If you launch with slurm, the command is the same as that on single machine described above, but you need refer to slurm_train.sh to set appropriate parameters and environment variables.
Training on CPU¶
The process of training on the CPU is consistent with single GPU training. We just need to disable GPUs before the training process.

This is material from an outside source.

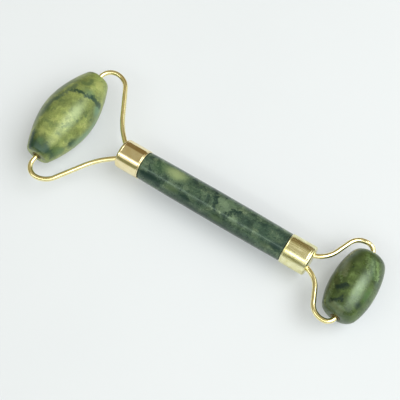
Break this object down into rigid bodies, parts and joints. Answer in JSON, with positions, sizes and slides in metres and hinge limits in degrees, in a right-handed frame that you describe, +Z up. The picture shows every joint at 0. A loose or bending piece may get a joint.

export CUDA_VISIBLE_DEVICES=-1
And then run this script.
python tools/train.py config --work-dir WORK_DIR
We do not recommend users to use CPU for training because it is too slow. We support this feature to allow users to debug on machines without GPU for convenience.
Test predefined models¶
Currently, we have supported 9 evaluation metrics, i.e., MS-SSIM, SWD, IS, FID, Precision&Recall, PPL, Equivarience, TransFID, TransIS. We have provided unified evaluation scripts in tools/test.py for all models. If users want to evaluate their models with some metrics, you can add the metrics
into your config file like this:
# at the end of the configs/styleganv2/stylegan2_c2_ffhq_256_b4x8_800k.py
metrics = [
dict(
type='FrechetInceptionDistance',
prefix='FID-Full-50k',
fake_nums=50000,
inception_style='StyleGAN',
sample_model='ema'),
dict(type='PrecisionAndRecall', fake_nums=50000, prefix='PR-50K'),
dict(type='PerceptualPathLength', fake_nums=50000, prefix='ppl-w')
]
As above, metrics
consists of multiple metric dictionaries. Each metric will contain type
to indicate the category of the metric. fake_nums
denotes the number of images generated by model. Some metrics will output a dictionary of results, you can also set prefix
to specify the prefix of the results.
If you set prefix of FID as FID-Full-50k
, then an example of output may be
FID-Full-50k/fid: 3.6561 FID-Full-50k/mean: 0.4263 FID-Full-50k/cov: 3.2298
Then users can test models with command below:
bash tools/dist_test.sh ${CONFIG_FILE} ${CKPT_FILE}
If you are in slurm environment, please switch to the tools/slurm_test.sh by using the following commands:
sh slurm_test.sh ${PLATFORM} ${JOBNAME} ${CONFIG_FILE} ${CKPT_FILE}
Evaluation during training¶
Benefit from the mmengine
’s Runner
. We can evaluate model during training in a simple way as below.
# define metrics
metrics = [
dict(
type='FrechetInceptionDistance',
prefix='FID-Full-50k',
fake_nums=50000,
inception_style='StyleGAN')
]
# define dataloader
val_dataloader = dict(
batch_size=128,
num_workers=8,
dataset=dict(
type='UnconditionalImageDataset',
data_root='data/celeba-cropped/',
pipeline=[
dict(type='LoadImageFromFile', key='img'),
dict(type='Resize', scale=(64, 64)),
dict(type='PackGenInputs', meta_keys=[])
]),
sampler=dict(type='DefaultSampler', shuffle=False),
persistent_workers=True)
# define val interval
train_cfg = dict(by_epoch=False, val_begin=1, val_interval=10000)
# define val loop and evaluator
val_cfg = dict(type='GenValLoop')
val_evaluator = dict(type='GenEvaluator', metrics=metrics)
You can set val_begin
and val_interval
to adjust when to begin valiadation and interval of validation.
For details of metrics, refer to metrics’ guide.